▸ **The exercise**: Without omitting anything, return the records precisely as given.

====

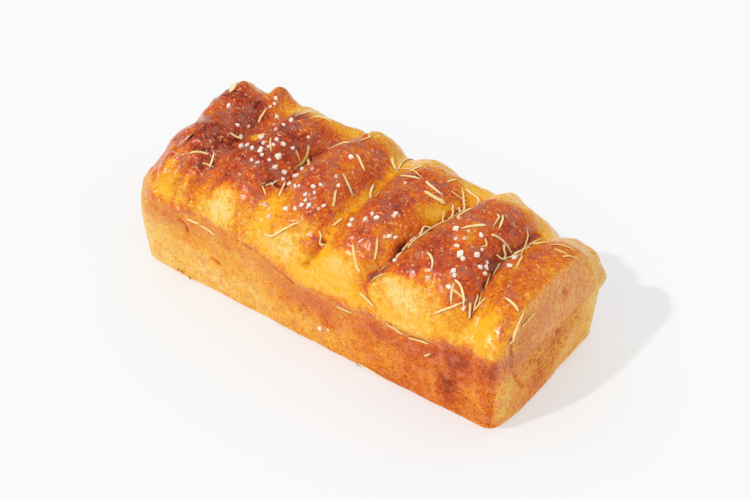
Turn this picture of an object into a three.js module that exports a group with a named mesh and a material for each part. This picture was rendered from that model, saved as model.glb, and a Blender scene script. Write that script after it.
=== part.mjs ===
// A focaccia baked as one loaf in a slim tin: a straight-sided lower half with a puffed
// top of six lobes across it, strewn with dried rosemary needles and coarse salt.
// Millimetres, +Z up, the length along X, resting on z = 0 with its middle at the origin.
import * as THREE from 'three';
import { ConvexGeometry } from 'three/addons/geometries/ConvexGeometry.js';
import { mergeVertices } from 'three/addons/utils/BufferGeometryUtils.js';

// Lower half, as wide as the tin it was baked in.
const BASE_HALF_LENGTH = 94.2;
const BASE_HALF_WIDTH = 39;
const RIM_HEIGHT = 38; // the tin's walls lean outwards up to here
const END_FLARE = 0.08; // outward lean of the two ends, mm per mm of height
const SIDE_FLARE = 0.045; // outward lean of the two long sides
const END_TUCK = 0.15; // how fast the dough draws in above the rim at the ends
const CORNER_RADIUS = 8.5;
const FOOT_RADIUS = 3.5;

// Upper half: one dome of dough, and a lobe between each groove and the next.
const GROOVE_SPAN = 30; // the grooves are given at y = -30, 0 and 30
const GROOVES = [
  [-96, -96, -96],
  [-60, -60, -62],
  [-27, -31, -23],
  [3.5, 4, 0],
  [33, 38, 43],
  [76, 72, 74.5],
  [98, 99, 98],
];
const LOBES = [
  { top: 62.5, depth: 44.5, fullness: 3 },
  { top: 65.5, depth: 44, fullness: 3 },
  { top: 66.5, depth: 43.2, fullness: 3.1 },
  { top: 65.5, depth: 43, fullness: 3.3 },
  { top: 66, depth: 44.2, fullness: 3.5 },
  { top: 57.5, depth: 44.8, fullness: 2.8 },
];
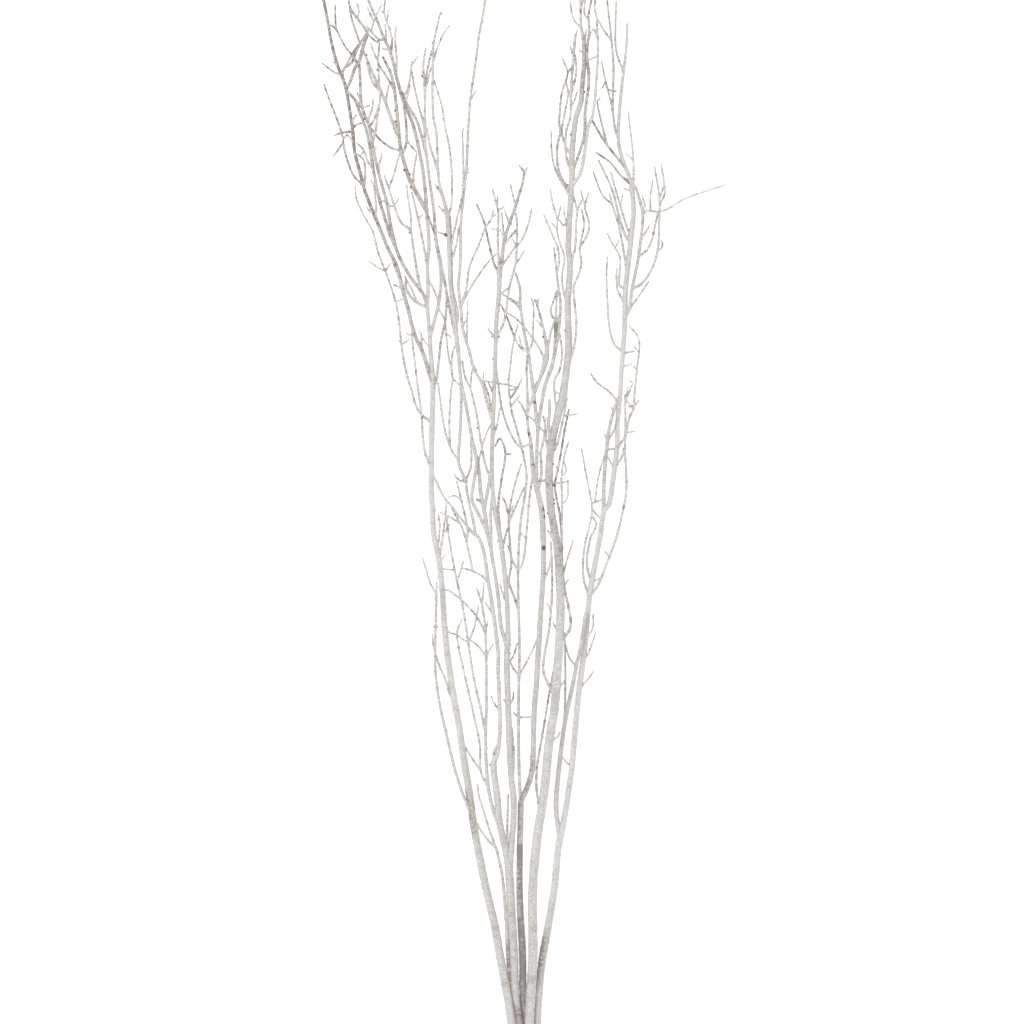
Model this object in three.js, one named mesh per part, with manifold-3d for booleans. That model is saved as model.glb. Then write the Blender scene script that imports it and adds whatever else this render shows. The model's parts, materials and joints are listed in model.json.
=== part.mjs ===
// A bunch of dry, white-painted birch branches: five branched stems, tied once near their cut ends
// and lying on a flat surface. Millimetres, +Z up. The stems run along +Y from the tie to the tips,
// and the origin is under the middle of the bunch, on the surface that it lies on.
import * as THREE from "three";
import { mergeVertices } from "three/addons/utils/BufferGeometryUtils.js";
import Module from "manifold-3d";

// The bunch is 1.37 m long and its thickest stem 11 mm across the cut end. Each route below is read
// where the stem shows to an eye that looks straight down at the bunch from EYE_HEIGHT, in line with
// EYE_X, EYE_Y. A point at the height EYE_LEVEL shows in its true place, and one above or below it is
// moved towards or away from the middle, so that it still shows where its route says.
const EYE_HEIGHT = 10300;
const EYE_LEVEL = 60;
const EYE_X = -16.8;
const EYE_Y = 734.4;

// The tie is a flat band round all the stems, with TIE_GAP between it and them.
const TIE_START = 51;
const TIE_END = 74;
const TIE_THICK = 1.6;
const TIE_GAP = 0.55;
const TIE_SIDES = 28;

// A tube gets its number of sides and of rings from its widest width: each row is that width or
// more, the sides, and the size of the bends that are left out between its rings.
const FINENESS = [[6, 8, 0.7], [4.4, 6, 1.8], [3.2, 4, 2.5], [0, 3, 3.5]];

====

▸ **Problem solution**:
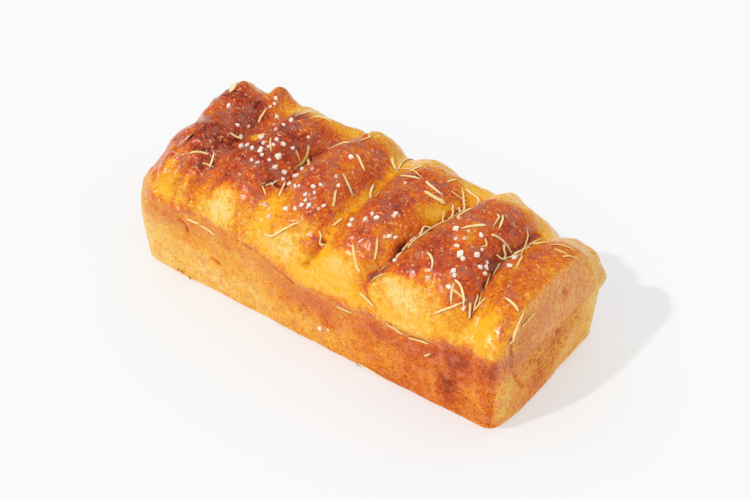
Turn this picture of an object into a three.js module that exports a group with a named mesh and a material for each part. This picture was rendered from that model, saved as model.glb, and a Blender scene script. Write that script after it.
=== part.mjs ===
// A focaccia baked as one loaf in a slim tin: a straight-sided lower half with a puffed
// top of six lobes across it, strewn with dried rosemary needles and coarse salt.
// Millimetres, +Z up, the length along X, resting on z = 0 with its middle at the origin.
import * as THREE from 'three';
import { ConvexGeometry } from 'three/addons/geometries/ConvexGeometry.js';
import { mergeVertices } from 'three/addons/utils/BufferGeometryUtils.js';

// Lower half, as wide as the tin it was baked in.
const BASE_HALF_LENGTH = 94.2;
const BASE_HALF_WIDTH = 39;
const RIM_HEIGHT = 38; // the tin's walls lean outwards up to here
const END_FLARE = 0.08; // outward lean of the two ends, mm per mm of height
const SIDE_FLARE = 0.045; // outward lean of the two long sides
const END_TUCK = 0.15; // how fast the dough draws in above the rim at the ends
const CORNER_RADIUS = 8.5;
const FOOT_RADIUS = 3.5;

// Upper half: one dome of dough, and a lobe between each groove and the next.
const GROOVE_SPAN = 30; // the grooves are given at y = -30, 0 and 30
const GROOVES = [
  [-96, -96, -96],
  [-60, -60, -62],
  [-27, -31, -23],
  [3.5, 4, 0],
  [33, 38, 43],
  [76, 72, 74.5],
  [98, 99, 98],
];
const LOBES = [
  { top: 62.5, depth: 44.5, fullness: 3 },
  { top: 65.5, depth: 44, fullness: 3 },
  { top: 66.5, depth: 43.2, fullness: 3.1 },
  { top: 65.5, depth: 43, fullness: 3.3 },
  { top: 66, depth: 44.2, fullness: 3.5 },
  { top: 57.5, depth: 44.8, fullness: 2.8 },
];
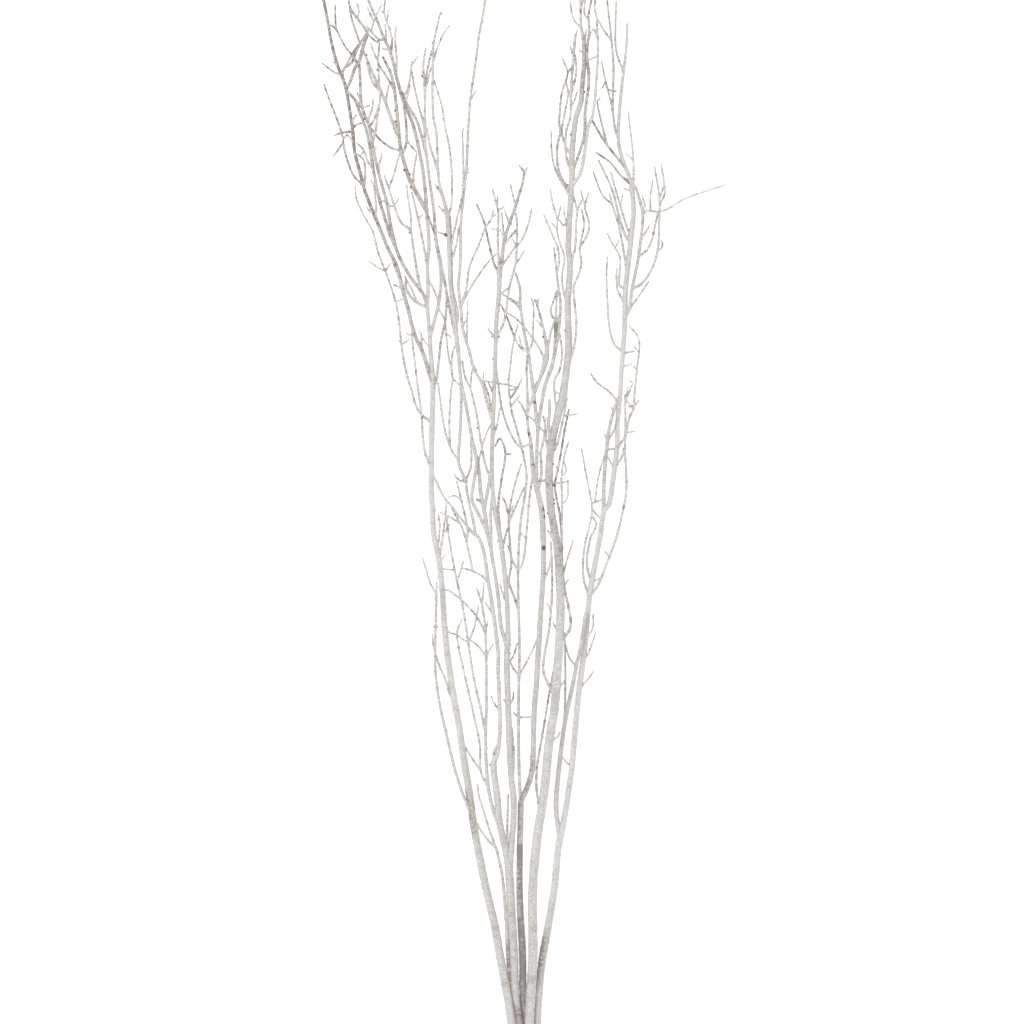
Model this object in three.js, one named mesh per part, with manifold-3d for booleans. That model is saved as model.glb. Then write the Blender scene script that imports it and adds whatever else this render shows. The model's parts, materials and joints are listed in model.json.
=== part.mjs ===
// A bunch of dry, white-painted birch branches: five branched stems, tied once near their cut ends
// and lying on a flat surface. Millimetres, +Z up. The stems run along +Y from the tie to the tips,
// and the origin is under the middle of the bunch, on the surface that it lies on.
import * as THREE from "three";
import { mergeVertices } from "three/addons/utils/BufferGeometryUtils.js";
import Module from "manifold-3d";

// The bunch is 1.37 m long and its thickest stem 11 mm across the cut end. Each route below is read
// where the stem shows to an eye that looks straight down at the bunch from EYE_HEIGHT, in line with
// EYE_X, EYE_Y. A point at the height EYE_LEVEL shows in its true place, and one above or below it is
// moved towards or away from the middle, so that it still shows where its route says.
const EYE_HEIGHT = 10300;
const EYE_LEVEL = 60;
const EYE_X = -16.8;
const EYE_Y = 734.4;

// The tie is a flat band round all the stems, with TIE_GAP between it and them.
const TIE_START = 51;
const TIE_END = 74;
const TIE_THICK = 1.6;
const TIE_GAP = 0.55;
const TIE_SIDES = 28;

// A tube gets its number of sides and of rings from its widest width: each row is that width or
// more, the sides, and the size of the bends that are left out between its rings.
const FINENESS = [[6, 8, 0.7], [4.4, 6, 1.8], [3.2, 4, 2.5], [0, 3, 3.5]];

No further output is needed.